Dr. John Volckens, a Professor in the Department of Environmental and Radiological Health Sciences, recently received $2.5 million in two grants from the National Institute for Occupational Safety and Health to measure industrial dust particles that can cause health problems.
Dr. Volckens plans to develop a dust spectrometer that will capture and measure inhalable dust – about the size of flour dust – before it settles. He’ll also create an inexpensive, lightweight device that workers can wear on their shoulders to immediately sample their exposure. The effort builds on a current project Dr. Volckens has with Dr. Stephen Reynolds, Director of the High Plains Intermountain Center for Agricultural Health and Safety at CSU. Local dairy and feedlot industries are lending support to the project.
“If you took a handful of flour and threw it into the air, it would settle on the ground and you could see it – we don’t have good means to measure those inhalable particles accurately to give companies and workers information about their exposure,” said Dr. Volckens. “They’re the same types of particles that make your eyes itchy, your throat itchy. They deposit in your nose and mouth and you swallow them, so they can become a big problem. Exposures that last one to two minutes can affect you for hours or days. And workers that get exposed to these clouds every day might have long-term effects. That’s the kind of thing we’re trying to prevent – we’re trying to prevent disease over the working lifetime of individuals.
Another issue Dr. Volckens will address with the grants is lowering the cost of current exposure tests, which are cost-prohibitive for most companies. He wants to create a simple test that anyone can use. For this aspect of the research he is partnering with Dr. Chuck Henry, a Professor in the Department of Chemistry at Colorado State.

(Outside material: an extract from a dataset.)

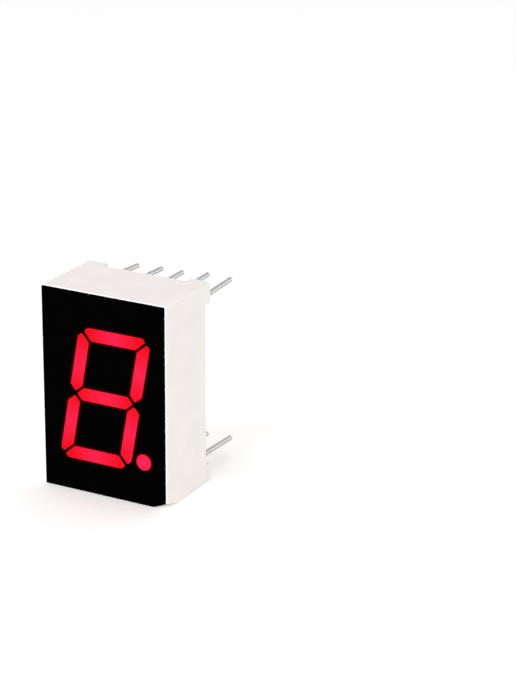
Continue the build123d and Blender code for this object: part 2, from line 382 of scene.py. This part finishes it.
# Chips and bond wires
# Eight square red-emitting chips, sawn from a wafer of crystal and glued to their pads with silver
# epoxy. A drawn gold wire is welded to the top of each and to its own pad.
LIGHTS = ["a", "b", "c", "d", "e", "f", "g", "point"]
CRYSTAL_DARK = (0.25, 0.12, 0.05)
CRYSTAL_PALE = (0.4, 0.2, 0.08)
CRYSTAL_ROUGHNESS = (0.2, 0.4)
SAW_GRAIN = 0.06
SAW_DEPTH = 0.001
GOLD_DEEP = (0.8, 0.5, 0.15)
GOLD_PALE = (0.95, 0.66, 0.26)
GOLD_ROUGHNESS = (0.18, 0.3)
GOLD_GRAIN = 0.03

crystal, shader, tone, place = finish_of("chip_crystal")
sawn = speckle(tone, place, SAW_GRAIN)
feed(
    shader,
    Base_Color=mixed(tone, sawn, CRYSTAL_DARK, CRYSTAL_PALE),
    Roughness=spread(tone, sawn, *CRYSTAL_ROUGHNESS),
    Normal=relief(tone, sawn, SAW_DEPTH),
)
dress([f"led_chip_{light}" for light in LIGHTS], crystal)

gold, shader, tone, place = finish_of("bond_gold")
drawn = speckle(tone, place, GOLD_GRAIN, detail=1.0)
feed(
    shader,
    Base_Color=mixed(tone, drawn, GOLD_DEEP, GOLD_PALE),
    Roughness=spread(tone, drawn, *GOLD_ROUGHNESS),
    Metallic=1.0,
)
dress([f"bond_wire_{light}" for light in LIGHTS], gold)


# Circuit board and copper
# A glass-fibre board drilled for the pins, with etched copper on both sides. It lies in the shell on
# the backs of the funnels, and the potting resin holds it there.
WEAVE_PITCH = 0.5
WEAVE_DEPTH = 0.004
LAMINATE_DARK = (0.42, 0.36, 0.16)
LAMINATE_PALE = (0.55, 0.48, 0.24)
LAMINATE_ROUGHNESS = (0.4, 0.55)
ETCH_GRAIN = 0.2
COPPER_DEEP = (0.62, 0.26, 0.13)
COPPER_PALE = (0.8, 0.4, 0.24)
COPPER_ROUGHNESS = (0.25, 0.45)

laminate, shader, tone, place = finish_of("glass_laminate")
warp = tone.maths("SINE", axis_of(tone, place, "X") * (2 * pi / (WEAVE_PITCH * MM)))
weft = tone.maths("SINE", axis_of(tone, place, "Z") * (2 * pi / (WEAVE_PITCH * MM)))
weave = warp * weft * 0.5 + 0.5
feed(
    shader,
    Base_Color=mixed(tone, weave, LAMINATE_DARK, LAMINATE_PALE),
    Roughness=ramp(tone, weave, 0.0, 1.0, *LAMINATE_ROUGHNESS),
    Normal=relief(tone, weave, WEAVE_DEPTH),
)
dress(["circuit_board"], laminate)

copper, shader, tone, place = finish_of("etched_copper")
etched = speckle(tone, place, ETCH_GRAIN, detail=3.0)
feed(
    shader,
    Base_Color=mixed(tone, etched, COPPER_DEEP, COPPER_PALE),
    Roughness=spread(tone, etched, *COPPER_ROUGHNESS),
    Metallic=1.0,
)
dress(["front_copper", "back_copper"], copper)


# Pins
# Ten round steel wires with a tin coat, pressed through the board and soldered. Their free ends were
# cropped and tumbled, so the tips are round, and handling has bent some of them a little.
PINS_PER_ROW = 5
PIN_COUNT = 2 * PINS_PER_ROW
MIDDLE_COLUMN = 2
PIN_PITCH = 2.54
ROW_HALF = 7.62
PIN_RADIUS = 0.25
PIN_ROOT_RADIUS = 0.28
PIN_STUB = -3.2
PIN_STRAIGHT = 1.5
PIN_TIP = 0.16
PIN_SIDES = 32
TIP_RINGS = 5
TIP_BAND = 0.02
# The wire turns into its lean over this length on each side of the bend
BEND_REACH = 0.8
BEND_RINGS = 6
# The tin's colours and its drawn grain, then the solder's
TIN_DARK = (0.415, 0.408, 0.40)
TIN_PALE = (0.47, 0.463, 0.455)
TIN_ROUGHNESS = (0.10, 0.15)
TIN_PATCH = 0.8
DRAWN_GRAIN = 0.12
DRAWN_STRETCH = (1.0, 0.12, 1.0)
DRAWN_DEPTH = 0.0008
SOLDER_DARK = (0.55, 0.55, 0.54)
SOLDER_PALE = (0.72, 0.72, 0.71)
SOLDER_ROUGHNESS = (0.22, 0.42)
FROST_SIZE = 0.2
FROST_DEPTH = 0.004

tin, shader, tone, place = finish_of("tinned_wire")
drawn = speckle(tone, place, DRAWN_GRAIN, detail=3.0, stretch=DRAWN_STRETCH)
patches = speckle(tone, place, TIN_PATCH, detail=3.0)
feed(
    shader,
    Base_Color=mixed(tone, spread(tone, patches), TIN_DARK, TIN_PALE),
    Roughness=spread(tone, drawn, *TIN_ROUGHNESS),
    Normal=relief(tone, drawn, DRAWN_DEPTH),
    Metallic=1.0,
)


def ring_to(shape, edges, centre, radius):
    """Extrudes a ring of edges to a new centre along the pin and gives it a new radius."""
    made = bmesh.ops.extrude_edge_only(shape, edges=edges)["geom"]
    verts = [item for item in made if isinstance(item, bmesh.types.BMVert)]
    middle = sum((vert.co for vert in verts), Vector()) / len(verts)
    for vert in verts:
        out = vert.co - middle
        vert.co = centre + out.normalized() * radius
    return [item for item in made if isinstance(item, bmesh.types.BMEdge)]


def middle_of(points):
    """The middle of the box round some points."""
    low = Vector([min(point[axis] for point in points) for axis in range(3)])
    high = Vector([max(point[axis] for point in points) for axis in range(3)])
    return (low + high) / 2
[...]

“We want that sample test to be under $1,” said Dr. Volckens. “The process now can cost hundreds of dollars to even take a single measurement, and it’s inhibiting our ability to find out where there are exposure problems in industry. We want to revolutionize the field by letting anyone take a sample. This research will really increase our reach to find hazards and protect people.”
Dr. Volckens is collaborating on the project with colleagues at the University of Iowa and the University of Utah. Scientists at the University of Iowa will run computer models to design a dust sampler that best mimics particle inhalation into the human nose and mouth. In Utah, they’ll evaluate the design in a state-of-the-art aerosol wind tunnel before moving into the field to test these technologies in various industrial settings.